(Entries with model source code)

'''

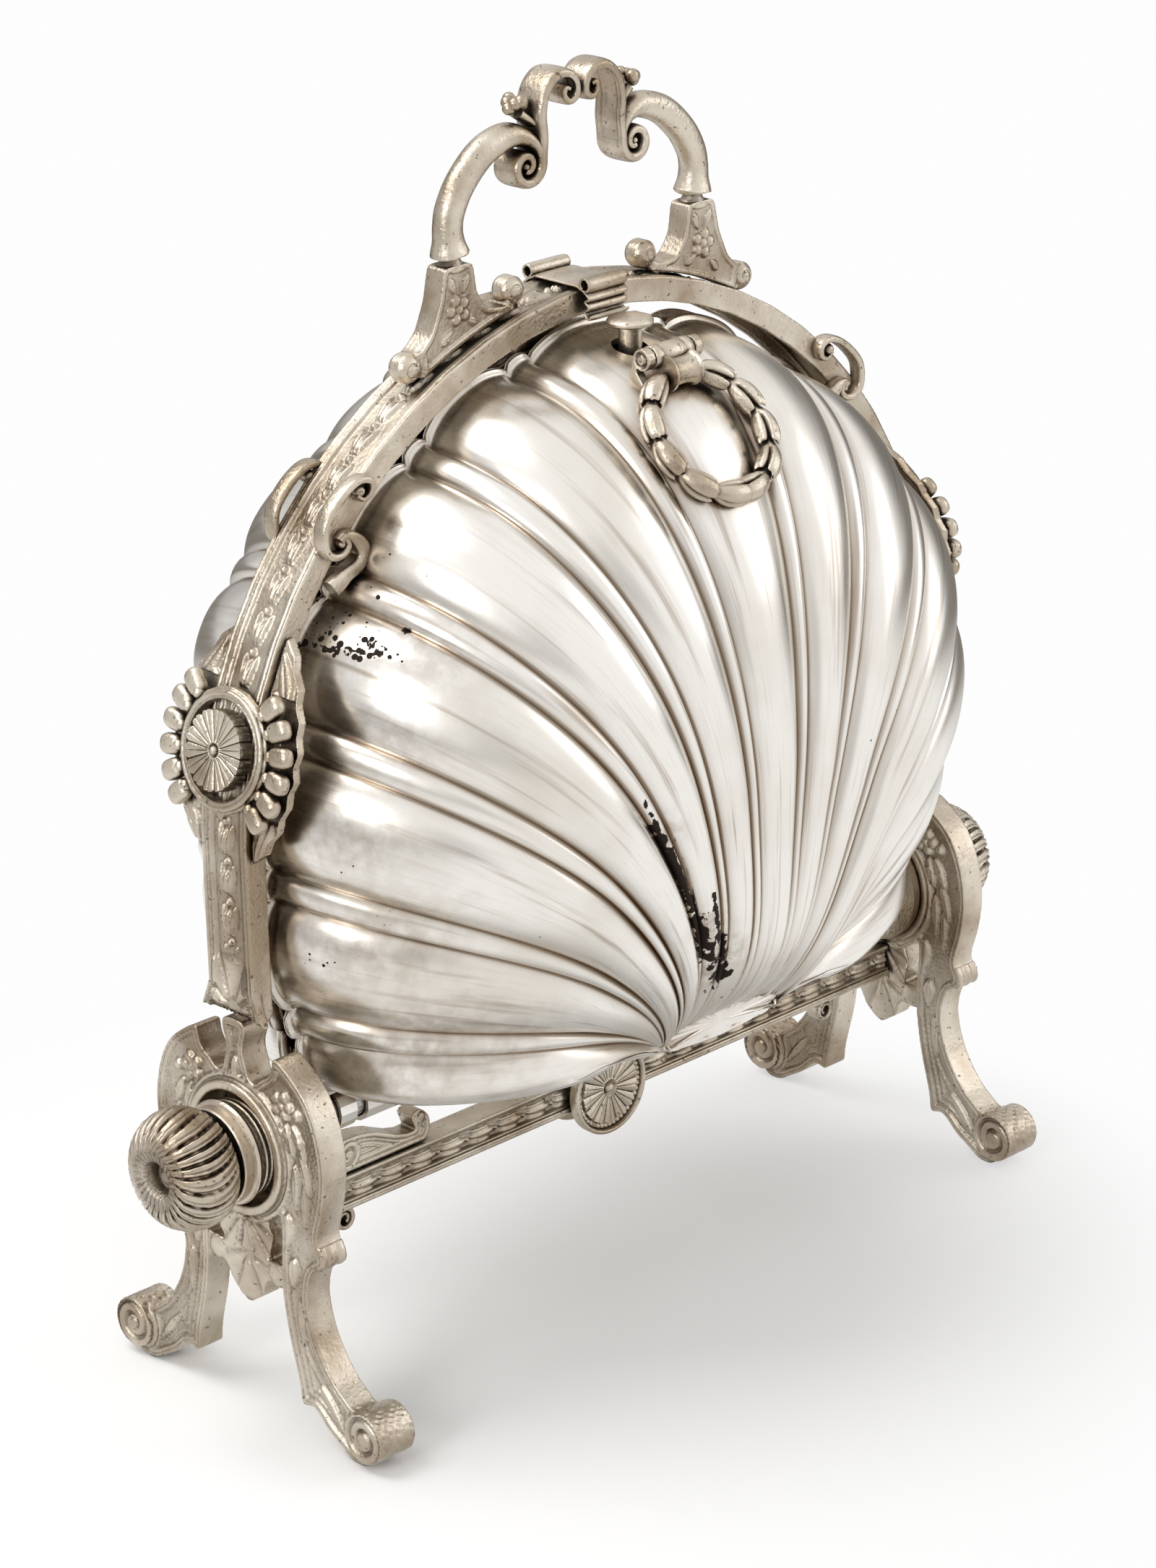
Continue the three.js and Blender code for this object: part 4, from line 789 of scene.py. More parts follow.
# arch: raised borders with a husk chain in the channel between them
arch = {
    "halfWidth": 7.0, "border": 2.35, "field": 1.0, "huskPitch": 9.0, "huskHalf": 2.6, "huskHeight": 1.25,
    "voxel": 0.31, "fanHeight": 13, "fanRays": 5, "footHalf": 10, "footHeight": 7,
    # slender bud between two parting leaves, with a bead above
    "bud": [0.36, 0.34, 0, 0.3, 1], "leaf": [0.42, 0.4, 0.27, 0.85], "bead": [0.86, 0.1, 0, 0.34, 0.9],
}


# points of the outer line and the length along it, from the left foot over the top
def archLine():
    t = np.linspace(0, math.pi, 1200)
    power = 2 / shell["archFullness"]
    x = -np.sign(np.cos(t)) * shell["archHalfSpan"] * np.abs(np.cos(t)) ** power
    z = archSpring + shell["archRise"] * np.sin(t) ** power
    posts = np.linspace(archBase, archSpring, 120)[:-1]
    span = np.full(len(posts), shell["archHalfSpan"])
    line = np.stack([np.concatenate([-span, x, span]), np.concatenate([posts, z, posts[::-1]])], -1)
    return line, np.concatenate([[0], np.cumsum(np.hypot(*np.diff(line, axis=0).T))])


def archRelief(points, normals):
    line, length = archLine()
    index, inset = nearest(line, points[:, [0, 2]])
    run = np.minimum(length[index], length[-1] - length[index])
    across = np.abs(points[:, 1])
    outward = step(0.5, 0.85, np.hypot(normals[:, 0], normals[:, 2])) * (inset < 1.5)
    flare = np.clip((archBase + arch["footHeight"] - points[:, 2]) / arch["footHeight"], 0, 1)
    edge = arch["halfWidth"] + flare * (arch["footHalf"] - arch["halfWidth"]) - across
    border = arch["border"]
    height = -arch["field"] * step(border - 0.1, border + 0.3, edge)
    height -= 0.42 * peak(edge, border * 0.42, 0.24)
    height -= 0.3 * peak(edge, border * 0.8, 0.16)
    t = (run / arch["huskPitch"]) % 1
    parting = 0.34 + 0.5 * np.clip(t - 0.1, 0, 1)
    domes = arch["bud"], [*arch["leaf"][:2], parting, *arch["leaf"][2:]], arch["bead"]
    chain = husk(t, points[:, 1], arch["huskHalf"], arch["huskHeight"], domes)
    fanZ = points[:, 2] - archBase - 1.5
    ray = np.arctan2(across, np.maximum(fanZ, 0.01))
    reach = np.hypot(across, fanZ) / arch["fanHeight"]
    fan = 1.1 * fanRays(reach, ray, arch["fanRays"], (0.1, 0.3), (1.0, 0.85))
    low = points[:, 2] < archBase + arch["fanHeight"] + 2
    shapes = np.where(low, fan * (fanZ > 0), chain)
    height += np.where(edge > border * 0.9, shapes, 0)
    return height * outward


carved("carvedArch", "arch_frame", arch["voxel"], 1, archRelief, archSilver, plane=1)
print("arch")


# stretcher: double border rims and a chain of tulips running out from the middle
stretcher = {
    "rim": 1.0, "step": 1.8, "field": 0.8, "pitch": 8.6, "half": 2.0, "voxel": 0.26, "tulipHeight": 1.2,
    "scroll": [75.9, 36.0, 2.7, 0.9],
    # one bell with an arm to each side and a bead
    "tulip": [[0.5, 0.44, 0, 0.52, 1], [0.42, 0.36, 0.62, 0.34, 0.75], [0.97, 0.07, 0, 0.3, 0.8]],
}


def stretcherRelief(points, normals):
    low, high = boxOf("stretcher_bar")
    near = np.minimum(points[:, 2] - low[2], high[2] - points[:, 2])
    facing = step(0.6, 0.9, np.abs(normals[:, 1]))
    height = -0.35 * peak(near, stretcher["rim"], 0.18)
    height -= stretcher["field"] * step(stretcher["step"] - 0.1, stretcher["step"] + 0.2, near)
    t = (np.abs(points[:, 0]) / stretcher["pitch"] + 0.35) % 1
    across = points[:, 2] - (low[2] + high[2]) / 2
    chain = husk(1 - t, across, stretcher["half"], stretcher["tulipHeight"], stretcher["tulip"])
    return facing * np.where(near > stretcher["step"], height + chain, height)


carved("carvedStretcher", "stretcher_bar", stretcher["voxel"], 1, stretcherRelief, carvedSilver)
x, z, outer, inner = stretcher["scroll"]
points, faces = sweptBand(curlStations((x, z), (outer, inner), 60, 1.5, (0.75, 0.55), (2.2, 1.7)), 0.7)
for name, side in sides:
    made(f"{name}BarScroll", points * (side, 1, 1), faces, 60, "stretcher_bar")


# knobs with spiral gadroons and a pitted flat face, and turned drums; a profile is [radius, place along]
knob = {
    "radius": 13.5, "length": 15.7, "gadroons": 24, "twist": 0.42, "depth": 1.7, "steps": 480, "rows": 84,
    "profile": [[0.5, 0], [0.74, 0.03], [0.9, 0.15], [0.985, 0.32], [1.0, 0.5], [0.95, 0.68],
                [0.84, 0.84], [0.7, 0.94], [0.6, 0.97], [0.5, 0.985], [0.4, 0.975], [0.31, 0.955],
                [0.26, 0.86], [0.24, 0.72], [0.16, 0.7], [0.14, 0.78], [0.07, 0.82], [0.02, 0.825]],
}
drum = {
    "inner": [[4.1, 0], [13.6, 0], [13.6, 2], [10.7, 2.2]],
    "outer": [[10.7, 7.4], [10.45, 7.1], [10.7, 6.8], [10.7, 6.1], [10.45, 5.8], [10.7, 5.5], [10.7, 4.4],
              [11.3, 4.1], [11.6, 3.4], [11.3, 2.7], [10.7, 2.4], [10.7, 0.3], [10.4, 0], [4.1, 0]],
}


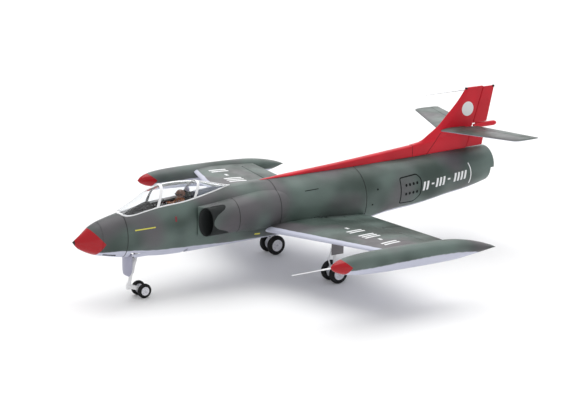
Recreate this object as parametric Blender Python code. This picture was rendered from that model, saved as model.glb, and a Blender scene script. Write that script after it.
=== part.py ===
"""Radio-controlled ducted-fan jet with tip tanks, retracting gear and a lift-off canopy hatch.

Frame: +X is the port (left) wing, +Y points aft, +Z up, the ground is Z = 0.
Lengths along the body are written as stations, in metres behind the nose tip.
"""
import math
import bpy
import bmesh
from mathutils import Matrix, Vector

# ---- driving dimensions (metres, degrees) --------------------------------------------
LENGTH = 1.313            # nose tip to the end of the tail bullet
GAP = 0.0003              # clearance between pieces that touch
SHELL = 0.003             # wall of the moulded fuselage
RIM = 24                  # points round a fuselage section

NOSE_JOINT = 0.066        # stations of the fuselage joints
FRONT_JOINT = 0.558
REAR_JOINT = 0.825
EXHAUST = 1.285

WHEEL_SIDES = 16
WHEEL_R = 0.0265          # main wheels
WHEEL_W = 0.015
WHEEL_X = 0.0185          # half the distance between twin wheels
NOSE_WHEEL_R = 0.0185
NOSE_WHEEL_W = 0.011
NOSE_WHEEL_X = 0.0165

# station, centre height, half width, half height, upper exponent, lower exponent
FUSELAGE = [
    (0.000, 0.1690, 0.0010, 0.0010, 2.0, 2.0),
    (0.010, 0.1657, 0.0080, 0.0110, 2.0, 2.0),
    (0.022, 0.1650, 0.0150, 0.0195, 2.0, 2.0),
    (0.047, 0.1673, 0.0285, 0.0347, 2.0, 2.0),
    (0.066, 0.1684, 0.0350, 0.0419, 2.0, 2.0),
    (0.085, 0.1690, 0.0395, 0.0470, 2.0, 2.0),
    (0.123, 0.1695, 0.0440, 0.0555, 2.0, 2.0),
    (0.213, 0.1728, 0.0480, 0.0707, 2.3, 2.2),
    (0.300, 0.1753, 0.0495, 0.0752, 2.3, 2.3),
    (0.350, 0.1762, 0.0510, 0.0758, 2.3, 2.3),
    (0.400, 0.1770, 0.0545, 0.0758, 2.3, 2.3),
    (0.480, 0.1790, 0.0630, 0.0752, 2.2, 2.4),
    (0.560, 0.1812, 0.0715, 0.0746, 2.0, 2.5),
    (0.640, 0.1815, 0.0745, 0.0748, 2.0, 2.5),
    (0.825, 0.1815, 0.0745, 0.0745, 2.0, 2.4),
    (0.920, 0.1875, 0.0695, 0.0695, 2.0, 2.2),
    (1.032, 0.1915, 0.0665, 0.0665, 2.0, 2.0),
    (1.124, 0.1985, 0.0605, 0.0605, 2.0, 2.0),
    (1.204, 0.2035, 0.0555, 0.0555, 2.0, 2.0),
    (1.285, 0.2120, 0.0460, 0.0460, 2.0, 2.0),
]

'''

Written exercise ▸ Quote exactly the lines running from the line with "Recreate this object" through the line with "NOSE_WHEEL_X = 0.0165", both ends included, and nothing more.

Output ▸
Recreate this object as parametric Blender Python code. This picture was rendered from that model, saved as model.glb, and a Blender scene script. Write that script after it.
=== part.py ===
"""Radio-controlled ducted-fan jet with tip tanks, retracting gear and a lift-off canopy hatch.

Frame: +X is the port (left) wing, +Y points aft, +Z up, the ground is Z = 0.
Lengths along the body are written as stations, in metres behind the nose tip.
"""
import math
import bpy
import bmesh
from mathutils import Matrix, Vector

# ---- driving dimensions (metres, degrees) --------------------------------------------
LENGTH = 1.313            # nose tip to the end of the tail bullet
GAP = 0.0003              # clearance between pieces that touch
SHELL = 0.003             # wall of the moulded fuselage
RIM = 24                  # points round a fuselage section

NOSE_JOINT = 0.066        # stations of the fuselage joints
FRONT_JOINT = 0.558
REAR_JOINT = 0.825
EXHAUST = 1.285

WHEEL_SIDES = 16
WHEEL_R = 0.0265          # main wheels
WHEEL_W = 0.015
WHEEL_X = 0.0185          # half the distance between twin wheels
NOSE_WHEEL_R = 0.0185
NOSE_WHEEL_W = 0.011
NOSE_WHEEL_X = 0.0165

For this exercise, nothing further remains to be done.